WHAT YOU HAVE TO DO :: Return each entry exactly, with none missing.

DATA TO USE ::

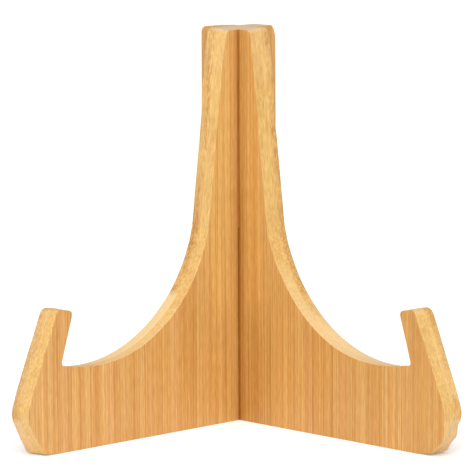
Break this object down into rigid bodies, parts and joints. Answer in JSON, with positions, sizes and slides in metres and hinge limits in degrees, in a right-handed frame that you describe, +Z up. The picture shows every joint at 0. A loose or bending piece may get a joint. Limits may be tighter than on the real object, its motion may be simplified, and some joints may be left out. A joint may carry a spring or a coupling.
{
  "type": "plate display stand",
  "caption": "Freestanding plate stand of interlocking laminated bamboo boards, with hooked front arms and a leaning back rest.",
  "frame": {"origin": "on the vertical line where the two boards cross, at the height of the surface the stand rests on", "axes": "+Z up, -Y towards the front, where the plate is set down, +X to the right as seen from the front"},
  "size_m": [0.174, 0.1362, 0.16],
  "materials": {
    "left_board_inner_bamboo": "sanded, clear satin",
    "left_board_outer_bamboo": "sanded, clear satin",
    "right_board_inner_bamboo": "sanded, clear satin",
    "right_board_outer_bamboo": "sanded, clear satin"
  },
  "bodies": {
    "right_board": {"right_board_inner_ply": "right_board_inner_bamboo", "right_board_outer_ply": "right_board_outer_bamboo"},
    "left_board": {"left_board_inner_ply": "left_board_inner_bamboo", "left_board_outer_ply": "left_board_outer_bamboo"}
  },
  "joints": [
    {"name": "board_lift_off", "type": "slide", "parent": "right_board", "child": "left_board", "axis": [0, 0, 1], "range_m": [0, 0.165]}
  ]
}
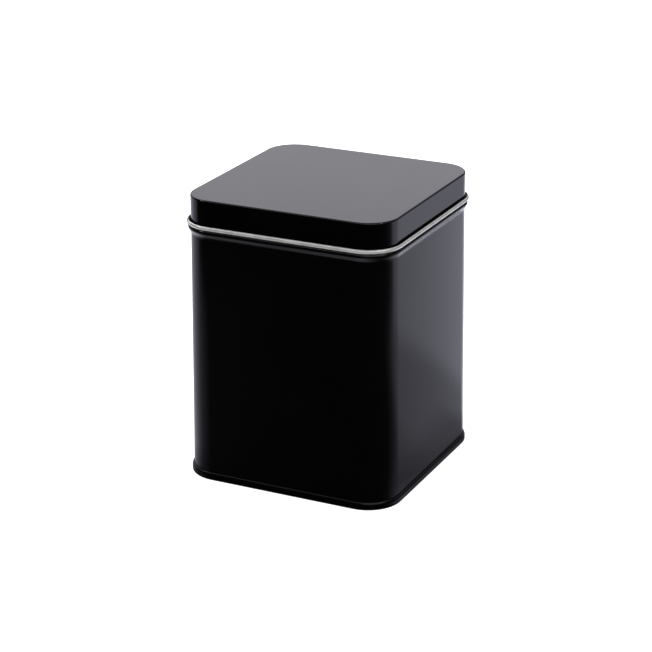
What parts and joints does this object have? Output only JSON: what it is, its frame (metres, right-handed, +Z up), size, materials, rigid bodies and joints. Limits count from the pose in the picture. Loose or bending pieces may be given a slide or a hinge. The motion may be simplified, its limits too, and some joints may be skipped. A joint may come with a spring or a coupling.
{
  "type": "storage tin",
  "caption": "Square slip-lid storage tin in rolled sheet, with a hemmed neck, stop bead, double-seamed recessed base and a curled-edge lid that lifts straight off.",
  "frame": {"origin": "centre of the tin's footprint, on the surface that it stands on", "axes": "+Z up through the lid, -Y out of the front face, +Y out of the face with the lock seam, +X to the right"},
  "size_m": [0.0788, 0.0788, 0.1008],
  "materials": {
    "wall_lacquer": "satin black lacquer outside, bare tinplate inside",
    "base_lacquer": "satin black lacquer outside, bare tinplate inside",
    "lid_lacquer": "gloss black lacquer outside, bare tinplate inside and on the curl"
  },
  "bodies": {
    "can": {"body_wall": "wall_lacquer", "base_panel": "base_lacquer"},
    "lid": {"lid": "lid_lacquer"}
  },
  "joints": [
    {"name": "lid_lift", "type": "slide", "parent": "can", "child": "lid", "axis": [0, 0, 1], "range_m": [0, 0.04]}
  ]
}
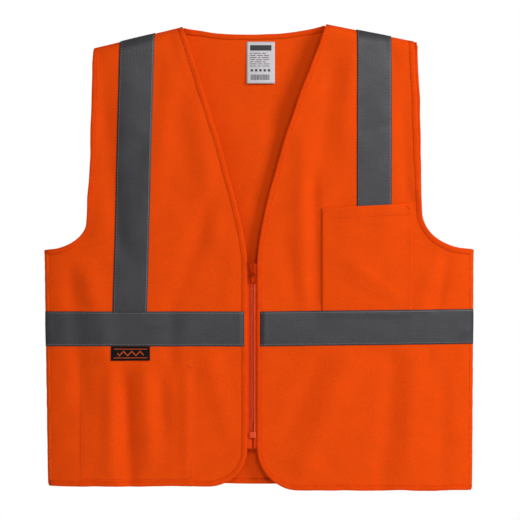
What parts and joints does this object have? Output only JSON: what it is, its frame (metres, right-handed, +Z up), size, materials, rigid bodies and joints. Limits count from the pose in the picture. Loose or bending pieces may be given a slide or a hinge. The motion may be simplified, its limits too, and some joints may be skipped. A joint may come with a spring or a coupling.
{
  "type": "high-visibility vest",
  "caption": "Sleeveless blaze orange knit work vest with a V neck, zip front, grey reflective tapes, a chest pocket and an inner pocket.",
  "frame": {"origin": "midway between the two shoulders at the height of the neck points, and midway from front to back; the vest hangs from there", "axes": "+Z up towards the neck, -Y the front, +X the wearer's left"},
  "size_m": [0.618, 0.0335, 0.672],
  "materials": {
    "knit_orange": "fine polyester knit, matt",
    "binding_orange": "folded polyester binding, matt",
    "reflective_tape": "glass-bead reflective tape, satin grey",
    "woven_label": "woven label, black",
    "care_label": "printed satin ribbon",
    "zip_tape": "woven zip tape",
    "coil_orange": "moulded polyester, satin",
    "slider_orange": "enamelled die-cast zinc"
  },
  "bodies": {
    "root": {"back_panel": "knit_orange", "right_front_panel": "knit_orange", "left_front_panel": "knit_orange", "back_neck_binding": "binding_orange", "right_neck_binding": "binding_orange", "left_neck_binding": "binding_orange", "right_armhole_binding_front": "binding_orange", "left_armhole_binding_front": "binding_orange", "right_armhole_binding_back": "binding_orange", "left_armhole_binding_back": "binding_orange", "right_hem_binding_side": "binding_orange", "left_hem_binding_side": "binding_orange", "back_hem_binding": "binding_orange", "right_shoulder_seam": "knit_orange", "left_shoulder_seam": "knit_orange", "right_side_seam": "knit_orange", "left_side_seam": "knit_orange", "right_shoulder_tape": "reflective_tape", "left_shoulder_tape": "reflective_tape", "right_waist_tape_side": "reflective_tape", "left_waist_tape_side": "reflective_tape", "back_waist_tape": "reflective_tape", "chest_pocket": "knit_orange", "inner_pocket": "knit_orange", "right_hem_binding_back": "binding_orange", "left_hem_binding_back": "binding_orange", "right_waist_tape_back": "reflective_tape", "left_waist_tape_back": "reflective_tape"},
    "right_front": {"right_front_edge_panel": "knit_orange", "right_front_edge_binding": "binding_orange", "right_hem_binding_edge": "binding_orange", "right_waist_tape_edge": "reflective_tape", "right_zip_tape": "zip_tape", "right_zip_coil": "coil_orange", "right_top_stop": "slider_orange", "retainer_box": "coil_orange"},
    "left_front": {"left_front_edge_panel": "knit_orange", "left_front_edge_binding": "binding_orange", "left_hem_binding_edge": "binding_orange", "left_waist_tape_edge": "reflective_tape", "left_zip_tape": "zip_tape", "left_zip_coil": "coil_orange", "left_top_stop": "slider_orange", "insertion_pin": "coil_orange"},
    "zip_slider": {"zip_slider": "slider_orange"},
    "pull_tab": {"pull_tab": "slider_orange"},
    "care_label": {"care_label": "care_label"},
    "woven_label": {"woven_label": "woven_label"}
  },
  "joints": [
    {"name": "right_front_fold", "type": "hinge", "parent": "root", "child": "right_front", "pos_m": [-0.092, -0.016, -0.35], "axis": [0, 0, -1], "range_deg": [0, 150]},
    {"name": "left_front_fold", "type": "hinge", "parent": "root", "child": "left_front", "pos_m": [0.084, -0.016, -0.35], "axis": [0, 0, 1], "range_deg": [0, 150]},
    {"name": "slider_run", "type": "slide", "parent": "right_front", "child": "zip_slider", "axis": [0, 0, -1], "range_m": [0, 0.213]},
    {"name": "tab_turn", "type": "hinge", "parent": "zip_slider", "child": "pull_tab", "pos_m": [-0.009, -0.0161, -0.3614], "axis": [0.9903, 0, 0.1392], "range_deg": [0, 172]},
    {"name": "care_label_flip", "type": "hinge", "parent": "root", "child": "care_label", "pos_m": [0.0025, 0.0104, -0.0224], "axis": [-1, 0, 0], "range_deg": [0, 100]},
    {"name": "woven_label_flip", "type": "hinge", "parent": "root", "child": "woven_label", "pos_m": [-0.185, -0.0146, -0.4642], "axis": [-1, 0, 0], "range_deg": [0, 165]}
  ]
}
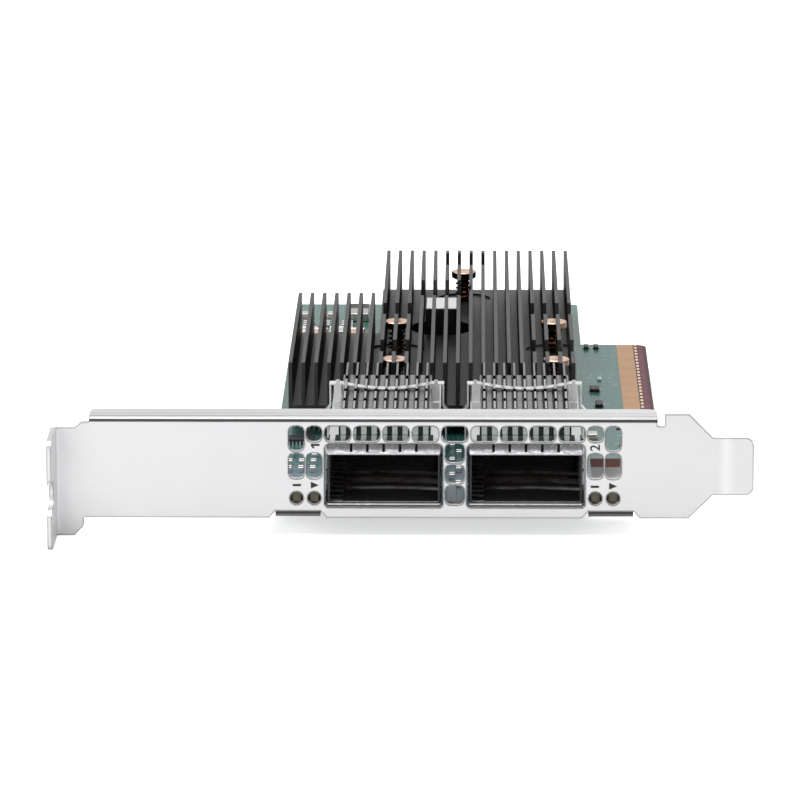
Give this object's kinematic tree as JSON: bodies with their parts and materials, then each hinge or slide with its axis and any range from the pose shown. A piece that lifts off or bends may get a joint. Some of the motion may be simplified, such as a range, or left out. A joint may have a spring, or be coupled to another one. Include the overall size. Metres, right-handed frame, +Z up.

SOLVED EXERCISE ::
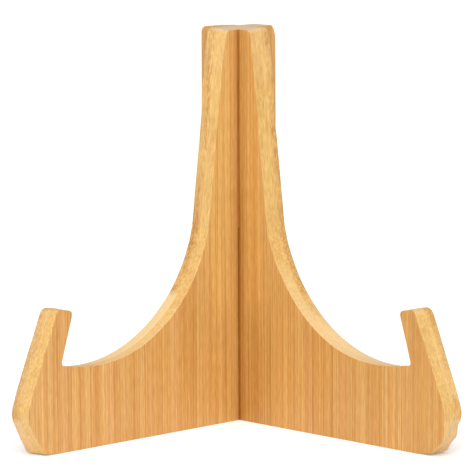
Break this object down into rigid bodies, parts and joints. Answer in JSON, with positions, sizes and slides in metres and hinge limits in degrees, in a right-handed frame that you describe, +Z up. The picture shows every joint at 0. A loose or bending piece may get a joint. Limits may be tighter than on the real object, its motion may be simplified, and some joints may be left out. A joint may carry a spring or a coupling.
{
  "type": "plate display stand",
  "caption": "Freestanding plate stand of interlocking laminated bamboo boards, with hooked front arms and a leaning back rest.",
  "frame": {"origin": "on the vertical line where the two boards cross, at the height of the surface the stand rests on", "axes": "+Z up, -Y towards the front, where the plate is set down, +X to the right as seen from the front"},
  "size_m": [0.174, 0.1362, 0.16],
  "materials": {
    "left_board_inner_bamboo": "sanded, clear satin",
    "left_board_outer_bamboo": "sanded, clear satin",
    "right_board_inner_bamboo": "sanded, clear satin",
    "right_board_outer_bamboo": "sanded, clear satin"
  },
  "bodies": {
    "right_board": {"right_board_inner_ply": "right_board_inner_bamboo", "right_board_outer_ply": "right_board_outer_bamboo"},
    "left_board": {"left_board_inner_ply": "left_board_inner_bamboo", "left_board_outer_ply": "left_board_outer_bamboo"}
  },
  "joints": [
    {"name": "board_lift_off", "type": "slide", "parent": "right_board", "child": "left_board", "axis": [0, 0, 1], "range_m": [0, 0.165]}
  ]
}
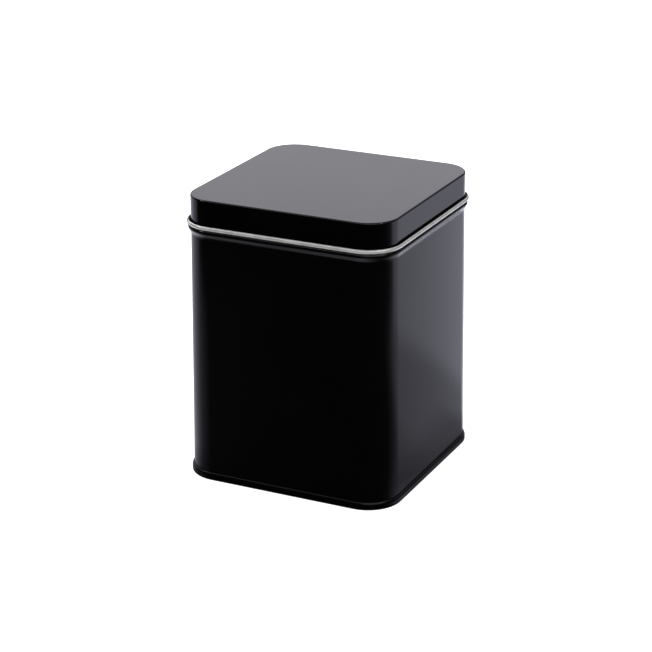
What parts and joints does this object have? Output only JSON: what it is, its frame (metres, right-handed, +Z up), size, materials, rigid bodies and joints. Limits count from the pose in the picture. Loose or bending pieces may be given a slide or a hinge. The motion may be simplified, its limits too, and some joints may be skipped. A joint may come with a spring or a coupling.
{
  "type": "storage tin",
  "caption": "Square slip-lid storage tin in rolled sheet, with a hemmed neck, stop bead, double-seamed recessed base and a curled-edge lid that lifts straight off.",
  "frame": {"origin": "centre of the tin's footprint, on the surface that it stands on", "axes": "+Z up through the lid, -Y out of the front face, +Y out of the face with the lock seam, +X to the right"},
  "size_m": [0.0788, 0.0788, 0.1008],
  "materials": {
    "wall_lacquer": "satin black lacquer outside, bare tinplate inside",
    "base_lacquer": "satin black lacquer outside, bare tinplate inside",
    "lid_lacquer": "gloss black lacquer outside, bare tinplate inside and on the curl"
  },
  "bodies": {
    "can": {"body_wall": "wall_lacquer", "base_panel": "base_lacquer"},
    "lid": {"lid": "lid_lacquer"}
  },
  "joints": [
    {"name": "lid_lift", "type": "slide", "parent": "can", "child": "lid", "axis": [0, 0, 1], "range_m": [0, 0.04]}
  ]
}
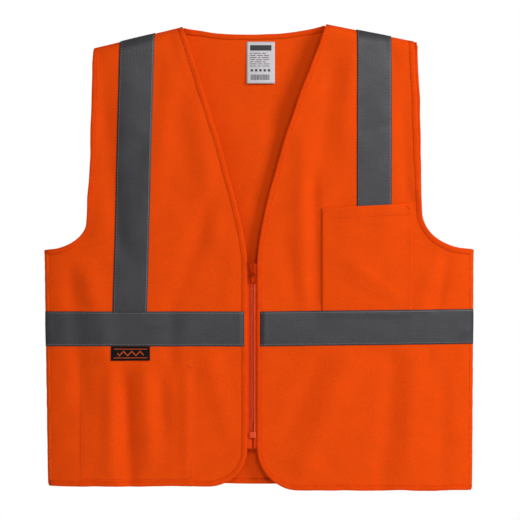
What parts and joints does this object have? Output only JSON: what it is, its frame (metres, right-handed, +Z up), size, materials, rigid bodies and joints. Limits count from the pose in the picture. Loose or bending pieces may be given a slide or a hinge. The motion may be simplified, its limits too, and some joints may be skipped. A joint may come with a spring or a coupling.
{
  "type": "high-visibility vest",
  "caption": "Sleeveless blaze orange knit work vest with a V neck, zip front, grey reflective tapes, a chest pocket and an inner pocket.",
  "frame": {"origin": "midway between the two shoulders at the height of the neck points, and midway from front to back; the vest hangs from there", "axes": "+Z up towards the neck, -Y the front, +X the wearer's left"},
  "size_m": [0.618, 0.0335, 0.672],
  "materials": {
    "knit_orange": "fine polyester knit, matt",
    "binding_orange": "folded polyester binding, matt",
    "reflective_tape": "glass-bead reflective tape, satin grey",
    "woven_label": "woven label, black",
    "care_label": "printed satin ribbon",
    "zip_tape": "woven zip tape",
    "coil_orange": "moulded polyester, satin",
    "slider_orange": "enamelled die-cast zinc"
  },
  "bodies": {
    "root": {"back_panel": "knit_orange", "right_front_panel": "knit_orange", "left_front_panel": "knit_orange", "back_neck_binding": "binding_orange", "right_neck_binding": "binding_orange", "left_neck_binding": "binding_orange", "right_armhole_binding_front": "binding_orange", "left_armhole_binding_front": "binding_orange", "right_armhole_binding_back": "binding_orange", "left_armhole_binding_back": "binding_orange", "right_hem_binding_side": "binding_orange", "left_hem_binding_side": "binding_orange", "back_hem_binding": "binding_orange", "right_shoulder_seam": "knit_orange", "left_shoulder_seam": "knit_orange", "right_side_seam": "knit_orange", "left_side_seam": "knit_orange", "right_shoulder_tape": "reflective_tape", "left_shoulder_tape": "reflective_tape", "right_waist_tape_side": "reflective_tape", "left_waist_tape_side": "reflective_tape", "back_waist_tape": "reflective_tape", "chest_pocket": "knit_orange", "inner_pocket": "knit_orange", "right_hem_binding_back": "binding_orange", "left_hem_binding_back": "binding_orange", "right_waist_tape_back": "reflective_tape", "left_waist_tape_back": "reflective_tape"},
    "right_front": {"right_front_edge_panel": "knit_orange", "right_front_edge_binding": "binding_orange", "right_hem_binding_edge": "binding_orange", "right_waist_tape_edge": "reflective_tape", "right_zip_tape": "zip_tape", "right_zip_coil": "coil_orange", "right_top_stop": "slider_orange", "retainer_box": "coil_orange"},
    "left_front": {"left_front_edge_panel": "knit_orange", "left_front_edge_binding": "binding_orange", "left_hem_binding_edge": "binding_orange", "left_waist_tape_edge": "reflective_tape", "left_zip_tape": "zip_tape", "left_zip_coil": "coil_orange", "left_top_stop": "slider_orange", "insertion_pin": "coil_orange"},
    "zip_slider": {"zip_slider": "slider_orange"},
    "pull_tab": {"pull_tab": "slider_orange"},
    "care_label": {"care_label": "care_label"},
    "woven_label": {"woven_label": "woven_label"}
  },
  "joints": [
    {"name": "right_front_fold", "type": "hinge", "parent": "root", "child": "right_front", "pos_m": [-0.092, -0.016, -0.35], "axis": [0, 0, -1], "range_deg": [0, 150]},
    {"name": "left_front_fold", "type": "hinge", "parent": "root", "child": "left_front", "pos_m": [0.084, -0.016, -0.35], "axis": [0, 0, 1], "range_deg": [0, 150]},
    {"name": "slider_run", "type": "slide", "parent": "right_front", "child": "zip_slider", "axis": [0, 0, -1], "range_m": [0, 0.213]},
    {"name": "tab_turn", "type": "hinge", "parent": "zip_slider", "child": "pull_tab", "pos_m": [-0.009, -0.0161, -0.3614], "axis": [0.9903, 0, 0.1392], "range_deg": [0, 172]},
    {"name": "care_label_flip", "type": "hinge", "parent": "root", "child": "care_label", "pos_m": [0.0025, 0.0104, -0.0224], "axis": [-1, 0, 0], "range_deg": [0, 100]},
    {"name": "woven_label_flip", "type": "hinge", "parent": "root", "child": "woven_label", "pos_m": [-0.185, -0.0146, -0.4642], "axis": [-1, 0, 0], "range_deg": [0, 165]}
  ]
}
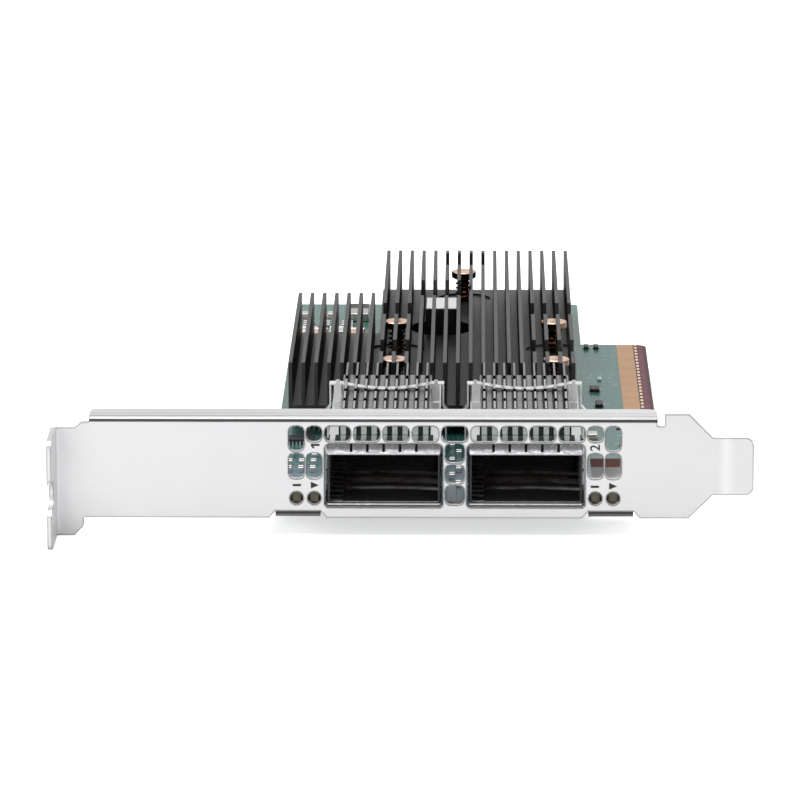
Give this object's kinematic tree as JSON: bodies with their parts and materials, then each hinge or slide with its axis and any range from the pose shown. A piece that lifts off or bends may get a joint. Some of the motion may be simplified, such as a range, or left out. A joint may have a spring, or be coupled to another one. Include the overall size. Metres, right-handed frame, +Z up.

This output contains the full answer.